There’s a couple weird glitches where every day or so a whole bunch of recent episodes disappear and they are replaced with what seems like another library of recent shows. So I only have time to listen to a couple here and there but when I go to find them they may or may not be there. Also I do miss some of the very obscure reaches that were here some years ago.

Jason E L. ,

Everything Subject Under The Sun. And The Sun.
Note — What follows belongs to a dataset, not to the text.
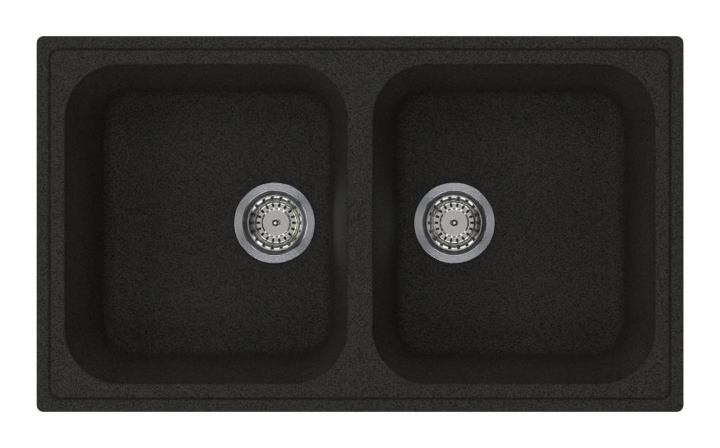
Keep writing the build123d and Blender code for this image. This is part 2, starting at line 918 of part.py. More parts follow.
with BuildPart() as overflow_elbow:
    box_height = elbow_top_z - sump_z
    box_middle_z = (elbow_top_z + sump_z) / 2
    with BuildSketch(Plane.YZ.offset(elbow_x)):
        with Locations((0, slot_z)):
            RectangleRounded(pad_width - elbow_wall, pad_height - elbow_wall, elbow_corner_radius)
    extrude(amount=-elbow_flange_thickness)
    with BuildSketch(Plane.YZ.offset(elbow_x)):
        with Locations((0, box_middle_z)):
            RectangleRounded(elbow_box_width, box_height, elbow_corner_radius)
    extrude(amount=-elbow_depth)
    with BuildSketch(Plane.XY.offset(sump_z)):
        with Locations((pipe_x, 0)):
            Circle(spigot_radius)
    extrude(amount=-spigot_length)
    # closed box behind the slot
    with BuildSketch(Plane.YZ.offset(elbow_x - elbow_wall)):
        with Locations((0, box_middle_z)):
            RectangleRounded(
                elbow_box_width - 2 * elbow_wall,
                box_height - 2 * elbow_wall,
                elbow_corner_radius - elbow_wall,
            )
    extrude(amount=2 * elbow_wall - elbow_depth, mode=Mode.SUBTRACT)
    with BuildSketch(Plane.YZ.offset(elbow_x)):
        with Locations((0, slot_z)):
            SlotOverall(overflow_slot_length, overflow_slot_height)
    extrude(amount=-elbow_depth / 2, mode=Mode.SUBTRACT)
    # way down through the spigot, with the pipe's socket
    with BuildSketch(Plane.XY.offset(sump_z + elbow_wall)):
        with Locations((pipe_x, 0)):
            Circle(elbow_depth / 2 - elbow_wall)
    extrude(amount=-spigot_length - elbow_wall, mode=Mode.SUBTRACT)
    with BuildSketch(Plane.XY.offset(spigot_end_z)):
        with Locations((pipe_x, 0)):
            Circle(pipe_radius + pipe_gap)
    extrude(amount=socket_depth, mode=Mode.SUBTRACT)
    with BuildSketch(Plane.YZ.offset(elbow_x)):
        with Locations(*screw_points):
            Circle(overflow_screw_radius + loose_gap)
    extrude(amount=-elbow_flange_thickness, mode=Mode.SUBTRACT)
save(overflow_elbow, "overflow_elbow")

with BuildPart() as overflow_screws:
    head_x = elbow_x - elbow_flange_thickness
    with BuildSketch(Plane.YZ.offset(head_x)):
        with Locations(*screw_points):
            Circle(overflow_screw_radius)
    extrude(amount=overflow_screw_length)
    with BuildSketch(Plane.YZ.offset(head_x)):
        with Locations(*screw_points):
            Circle(overflow_screw_head_radius)
    extrude(amount=-overflow_screw_head_height)
    heads = overflow_screws.faces().filter_by(Axis.X).group_by(Axis.X)[0]
    fillet(heads.edges(), overflow_screw_head_height / 3)
    with BuildSketch(Plane.YZ.offset(head_x - overflow_screw_head_height)):
        with Locations(*screw_points):
            RegularPolygon(overflow_screw_radius, 6)
    extrude(amount=overflow_screw_head_height / 2, mode=Mode.SUBTRACT)
save(overflow_screws, "overflow_screws")

with BuildPart() as overflow_inserts:
    with BuildSketch(Plane.YZ.offset(pad_x)):
        with Locations(*screw_points):
            Circle(overflow_insert_radius)
            Circle(overflow_screw_radius + thread_gap, mode=Mode.SUBTRACT)
    extrude(amount=overflow_insert_length)
save(overflow_inserts, "overflow_inserts")

with BuildPart() as overflow_pipe:
    with BuildLine() as pipe_line:
        FilletPolyline(
            (pipe_x, 0, pipe_top_z),
            (pipe_x, 0, branch_z),
            (pipe_end_x, 0, branch_z),
            radius=pipe_bend_radius,
        )
    with BuildSketch(Plane.XY.offset(pipe_top_z)):
        with Locations((pipe_x, 0)):
            Circle(pipe_radius)
            Circle(pipe_radius - pipe_wall, mode=Mode.SUBTRACT)
    sweep(path=pipe_line.line)
save(overflow_pipe, "overflow_pipe")

ring_planes = [
    Plane(origin=(pipe_x, 0, spigot_end_z), x_dir=(1, 0, 0), z_dir=(0, 0, -1)),
    Plane(origin=(branch_end_x, 0, branch_z), x_dir=(0, 1, 0), z_dir=(-1, 0, 0)),
]

with BuildPart() as overflow_rings:
    with BuildSketch(*ring_planes):
        Circle(spigot_radius - ring_gap)
        Circle(pipe_radius + ring_cord_gap, mode=Mode.SUBTRACT)
    extrude(amount=ring_thickness)
save(overflow_rings, "overflow_rings")

with BuildPart() as coupling_nuts:
    nut_planes = [plane.offset(ring_thickness + coupling_nut_end) for plane in ring_planes]
    with BuildSketch(*nut_planes):
        Circle(coupling_nut_radius)
        with PolarLocations(coupling_nut_radius, coupling_nut_ribs):
            Circle(coupling_rib_radius)
    extrude(amount=-coupling_nut_length)
    with BuildSketch(*nut_planes):
        Circle(pipe_radius + pipe_gap)
    extrude(amount=-coupling_nut_length, mode=Mode.SUBTRACT)
    with BuildSketch(*[plane.offset(ring_thickness) for plane in ring_planes]):
        Circle(spigot_radius + thread_gap)
    extrude(amount=-coupling_nut_length, mode=Mode.SUBTRACT)
save(coupling_nuts, "coupling_nuts")
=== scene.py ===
import math

import bpy
from bpy.props import FloatProperty, FloatVectorProperty, PointerProperty
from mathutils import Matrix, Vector


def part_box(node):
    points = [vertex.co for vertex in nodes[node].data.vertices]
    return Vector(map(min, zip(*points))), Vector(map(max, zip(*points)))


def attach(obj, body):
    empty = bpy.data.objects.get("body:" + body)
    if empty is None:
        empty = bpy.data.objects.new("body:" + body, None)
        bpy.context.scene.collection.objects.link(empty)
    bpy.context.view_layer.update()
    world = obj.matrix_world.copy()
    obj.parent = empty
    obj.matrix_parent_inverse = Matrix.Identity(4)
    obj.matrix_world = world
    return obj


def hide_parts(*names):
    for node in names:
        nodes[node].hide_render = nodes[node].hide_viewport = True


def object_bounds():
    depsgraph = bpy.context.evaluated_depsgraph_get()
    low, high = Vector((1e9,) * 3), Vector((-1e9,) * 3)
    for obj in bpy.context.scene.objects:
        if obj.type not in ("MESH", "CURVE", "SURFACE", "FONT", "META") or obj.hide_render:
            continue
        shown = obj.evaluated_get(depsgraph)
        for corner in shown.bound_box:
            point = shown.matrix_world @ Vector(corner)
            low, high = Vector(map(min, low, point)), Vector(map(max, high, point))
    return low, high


bl_info = {
    "name": "Double bowl kitchen sink",
    "version": (1, 0, 0),
    "blender": (4, 5, 0),
    "location": "View3D > Sidebar > Sink",
    "description": "Finishes, foam seal and stage for an inset double bowl sink",
    "category": "Add Mesh",
}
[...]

A collection of all the network's other channels, everything from neuroscience to history to religion. The result is a firehose of interviews with researchers, academics, authors, and others who talk about their latest publication or project in detail. The publications range from high-level academic minutiae to work oriented towards the general public. Any inquisitive listener is guaranteed to come across something fascinating and possibly wind up going bankrupt buying books. The podcast updates in chunks but averages around an episode a day.

amp_gorky ,

Great way to keep up with new books, naturally

I love this podcast and am very grateful for it. I have purchased so many books I have learned about through this podcast. I was thinking the other day as I went to purchase a book I learned about here that there should be a code we can type as opposed to having to click through the links or whatever in order to give credit where credit is due. Because if I scroll through my podcasts, see a title of a book on the podcast app, I click right over to amazon and put that book in the cart or buy it now, etc. I figured I would mention it if it was in fact important, maybe it isn’t and at this point the NBN is aware of how much they impact sales based on the correlation of when the post is made and when the books are purchased. On another note, I do get the distinct impression that sometimes the interviewer has not read the book at all and when this happens it is quite obvious for the audience and the author. I think authors of academic books maybe just go with the flow because they are obligated by their big academic publishing house, first, and also would rather be in that type of interview than no type of interview. But in those cases, I think it would be better if the author was given the opportunity to do a presentation for an hour or so without the terrible questions with no follow up and the absolutely dreaded “I think it is so interesting that you [insert partial sentence from the second paragraph of the introduction]; will you elaborate more on that?” Incidentally, “interesting” is a concept for the crowd, not the critic. Big ups to Marshall Poe, though, that he remain touched by the light of Clio.